__Task prompt__
What follows is a listing; restate every line of it word for word.
## BEGIN Source data
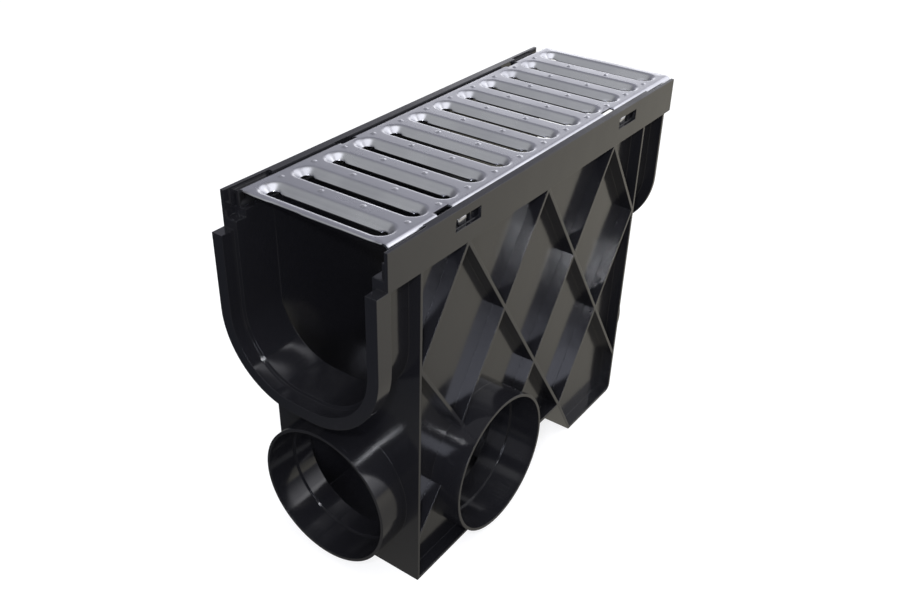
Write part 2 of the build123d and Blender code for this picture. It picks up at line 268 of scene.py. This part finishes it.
# %% The flank of a pocket
TOP_BEND, FOOT_BEND = 0.60, 0.10


def pocket_drop(distance):
    """How far the sheet is drawn down at this distance from a pocket's spine."""
    share = (POCKET_HALF_WIDTH - distance) / (POCKET_HALF_WIDTH - FLOOR_HALF_WIDTH)
    share = min(max(share, 0.0), 1.0)
    slope = 1 / (1 - (TOP_BEND + FOOT_BEND) / 2)
    if share < TOP_BEND:
        fall = slope * share * share / (2 * TOP_BEND)
    elif share < 1 - FOOT_BEND:
        fall = slope * (share - TOP_BEND / 2)
    else:
        fall = 1 - slope * (1 - share) ** 2 / (2 * FOOT_BEND)
    return POCKET_DEPTH * fall


for distance_mm in (6, 9, 12, 15):
    print(distance_mm, "mm out, the flank is", round(pocket_drop(distance_mm * MM) / MM, 2), "deep")

# %% [markdown]
# Each ring has the same number of points: some along the straight sides and some round the
# ends. The innermost follows the cut edge, a slit that opens into a round hole at both ends.
# The others keep an even distance from the spine, and come closer together towards the pocket's
# rim, where the sheet curves over.

# %% Rings round one slit
SIDE_STEPS = 20
END_STEPS = 24
RING_DISTANCES = [d * MM for d in (7.1, 8.3, 9.5, 10.6, 11.6, 12.5, 13.3, 14.0, 14.7, 15.3)]


def ring_round(side_x, arc):
    """Points round a slit, counterclockwise from the right end of its far side.

    side_x is how far the straight sides reach, and arc gives the points of the left end."""
    half_width = arc[0][1]
    far_side = [(side_x - 2 * side_x * i / SIDE_STEPS, half_width) for i in range(SIDE_STEPS)]
    near_side = [(-x, -y) for x, y in far_side]
    left_end = arc[:-1]
    right_end = [(-x, -y) for x, y in left_end]
    return far_side + left_end + near_side + right_end


def slit_ring():
    """The cut edge: a slit with a round hole at both ends."""
    opening = asin(SLIT_HALF_WIDTH / HOLE_RADIUS)
    side_x = SPINE_HALF - HOLE_RADIUS * cos(opening)
    turns = [opening + (2 * pi - 2 * opening) * i / END_STEPS for i in range(END_STEPS + 1)]
    arc = [(-SPINE_HALF + HOLE_RADIUS * cos(t), HOLE_RADIUS * sin(t)) for t in turns]
    return ring_round(side_x, arc)


def pocket_ring(distance):
    """A ring at an even distance from the pocket's spine."""
    turns = [pi / 2 + pi * i / END_STEPS for i in range(END_STEPS + 1)]
    arc = [(-SPINE_HALF + distance * cos(t), distance * sin(t)) for t in turns]
    return ring_round(SPINE_HALF, arc)


rings = [slit_ring()] + [pocket_ring(d) for d in RING_DISTANCES]
print(len(rings), "rings of", len(rings[0]), "points")

# %% [markdown]
# Each long edge has two square notches, where a lifting tool reaches in. Legs hang from the
# edge for most of its length, and two tongues reach lower, through slots in the body's ledges.
# Each of these has to begin and end on a row of points, so the row nearest to its end is moved
# there, and the rows between are spread evenly again. Notches are measured from the grate's
# middle, and tongues from the frame's, because they have to meet the slots in the body.

# %% Rows of points along the long edges
CORNER_STEPS = 4
EDGE_STEPS = END_STEPS - 2 * CORNER_STEPS
MERGE = 1.0 * MM
NOTCH_HALF = 10.5 * MM
NOTCHES = {1: (-172.0 * MM, 110.5 * MM), -1: (-110.5 * MM, 172.0 * MM)}
TONGUES = (-140.275 * MM, 145.725 * MM)
TONGUE_HALF = 9.1 * MM
FRONT_BEND = GRATE_START + 1.8 * MM
LEG_SETBACK = 20.0 * MM
leg_span = (FRONT_BEND, GRATE_END - LEG_SETBACK)
tongue_spans = [(at - TONGUE_HALF, at + TONGUE_HALF) for at in TONGUES]
notch_spans = {
    side: [(MIDDLE + at - NOTCH_HALF, MIDDLE + at + NOTCH_HALF) for at in places]
    for side, places in NOTCHES.items()
}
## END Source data
__Written response__
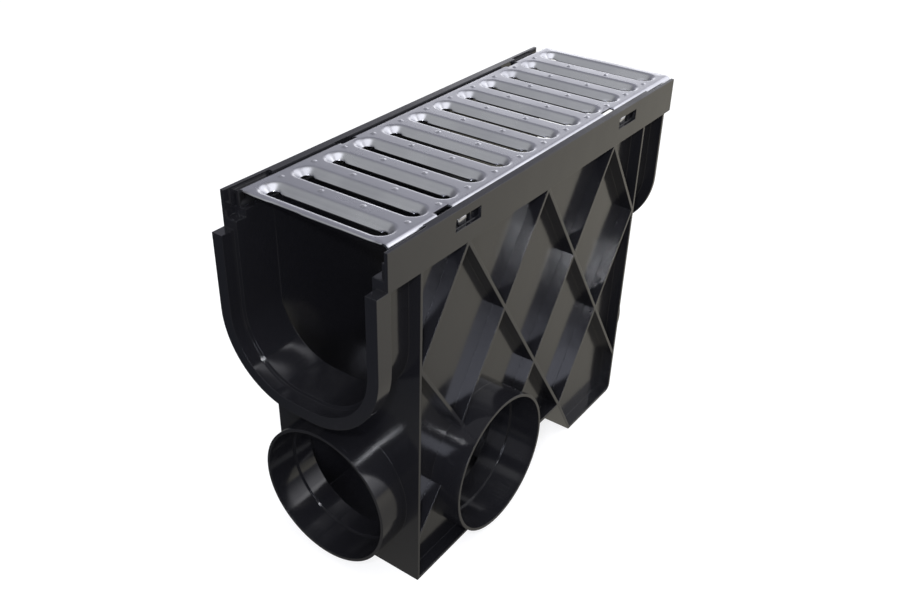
Write part 2 of the build123d and Blender code for this picture. It picks up at line 268 of scene.py. This part finishes it.
# %% The flank of a pocket
TOP_BEND, FOOT_BEND = 0.60, 0.10


def pocket_drop(distance):
    """How far the sheet is drawn down at this distance from a pocket's spine."""
    share = (POCKET_HALF_WIDTH - distance) / (POCKET_HALF_WIDTH - FLOOR_HALF_WIDTH)
    share = min(max(share, 0.0), 1.0)
    slope = 1 / (1 - (TOP_BEND + FOOT_BEND) / 2)
    if share < TOP_BEND:
        fall = slope * share * share / (2 * TOP_BEND)
    elif share < 1 - FOOT_BEND:
        fall = slope * (share - TOP_BEND / 2)
    else:
        fall = 1 - slope * (1 - share) ** 2 / (2 * FOOT_BEND)
    return POCKET_DEPTH * fall


for distance_mm in (6, 9, 12, 15):
    print(distance_mm, "mm out, the flank is", round(pocket_drop(distance_mm * MM) / MM, 2), "deep")

# %% [markdown]
# Each ring has the same number of points: some along the straight sides and some round the
# ends. The innermost follows the cut edge, a slit that opens into a round hole at both ends.
# The others keep an even distance from the spine, and come closer together towards the pocket's
# rim, where the sheet curves over.

# %% Rings round one slit
SIDE_STEPS = 20
END_STEPS = 24
RING_DISTANCES = [d * MM for d in (7.1, 8.3, 9.5, 10.6, 11.6, 12.5, 13.3, 14.0, 14.7, 15.3)]


def ring_round(side_x, arc):
    """Points round a slit, counterclockwise from the right end of its far side.

    side_x is how far the straight sides reach, and arc gives the points of the left end."""
    half_width = arc[0][1]
    far_side = [(side_x - 2 * side_x * i / SIDE_STEPS, half_width) for i in range(SIDE_STEPS)]
    near_side = [(-x, -y) for x, y in far_side]
    left_end = arc[:-1]
    right_end = [(-x, -y) for x, y in left_end]
    return far_side + left_end + near_side + right_end


def slit_ring():
    """The cut edge: a slit with a round hole at both ends."""
    opening = asin(SLIT_HALF_WIDTH / HOLE_RADIUS)
    side_x = SPINE_HALF - HOLE_RADIUS * cos(opening)
    turns = [opening + (2 * pi - 2 * opening) * i / END_STEPS for i in range(END_STEPS + 1)]
    arc = [(-SPINE_HALF + HOLE_RADIUS * cos(t), HOLE_RADIUS * sin(t)) for t in turns]
    return ring_round(side_x, arc)


def pocket_ring(distance):
    """A ring at an even distance from the pocket's spine."""
    turns = [pi / 2 + pi * i / END_STEPS for i in range(END_STEPS + 1)]
    arc = [(-SPINE_HALF + distance * cos(t), distance * sin(t)) for t in turns]
    return ring_round(SPINE_HALF, arc)


rings = [slit_ring()] + [pocket_ring(d) for d in RING_DISTANCES]
print(len(rings), "rings of", len(rings[0]), "points")

# %% [markdown]
# Each long edge has two square notches, where a lifting tool reaches in. Legs hang from the
# edge for most of its length, and two tongues reach lower, through slots in the body's ledges.
# Each of these has to begin and end on a row of points, so the row nearest to its end is moved
# there, and the rows between are spread evenly again. Notches are measured from the grate's
# middle, and tongues from the frame's, because they have to meet the slots in the body.

# %% Rows of points along the long edges
CORNER_STEPS = 4
EDGE_STEPS = END_STEPS - 2 * CORNER_STEPS
MERGE = 1.0 * MM
NOTCH_HALF = 10.5 * MM
NOTCHES = {1: (-172.0 * MM, 110.5 * MM), -1: (-110.5 * MM, 172.0 * MM)}
TONGUES = (-140.275 * MM, 145.725 * MM)
TONGUE_HALF = 9.1 * MM
FRONT_BEND = GRATE_START + 1.8 * MM
LEG_SETBACK = 20.0 * MM
leg_span = (FRONT_BEND, GRATE_END - LEG_SETBACK)
tongue_spans = [(at - TONGUE_HALF, at + TONGUE_HALF) for at in TONGUES]
notch_spans = {
    side: [(MIDDLE + at - NOTCH_HALF, MIDDLE + at + NOTCH_HALF) for at in places]
    for side, places in NOTCHES.items()
}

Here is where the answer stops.